This is a look behind the Hollywood curtain to see how a movie makes it to the screen, or doesn’t. Most, in part because of the large amounts of money involved, go through long and arduous development processes where stars, directors and other talent come and go. This book focuses on sci-fi movies that didn’t see the light of day.
I don’t wish to be picky, but the title is inaccurate. Most of the films covered, which include Dune, Alien 3, Star Trek, Thunderbirds and John Carter of Mars, did actually get made. What we’re really talking about here are versions of those films that could have been made.
The production team behind many of the films changed numerous times and, it’s generally agreed, there were combinations attached at some point that could have resulted in great movies, or not, because we’ll never know.
In the case of Thunderbirds, practically any version bar the one that got released would have been an improvement, but would Nicholas Cage starring in Superman Lives and directed by Tim Burton have worked? I’m not so sure. And if, like me, you love David Lynch’s Dune, you can’t imagine Alejandro Jodorowsky’s version being an improvement.

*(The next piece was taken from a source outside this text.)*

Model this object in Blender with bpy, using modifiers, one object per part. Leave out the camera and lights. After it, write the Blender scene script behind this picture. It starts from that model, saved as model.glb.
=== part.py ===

The book also documents plenty of examples where you thank the stars that certain versions never saw the light of day and wonder what on Earth everyone involved was thinking. Thankfully saner heads (or studio politics) prevailed.
It’s a great, enthralling look at the Hollywood machine. Not only that, but it details a fair bit of backstory as well, outlining the plots of the novels discussed or the timeline for the comics that provided the source material.
One criticism is that it gets bogged down in that on occasion. The chapter on Star Trek, for instance, doesn’t look at a specific movie but goes through the development process right up to the J. J. Abrams reboot. The chapter on the The Hitchhikers Guide to the Galaxy was equally protracted, as were some others.
There’s some overlap with Hughes’ other work, Tales from Development Hell, and it appears I had similar criticism for that. There was enough new stuff to make this worth it though.
Even if you’re don’t love movies, as I do, this is still an enjoyable and fascinating telling of the stories behind what ends up on screen — some of which are better than the finished article.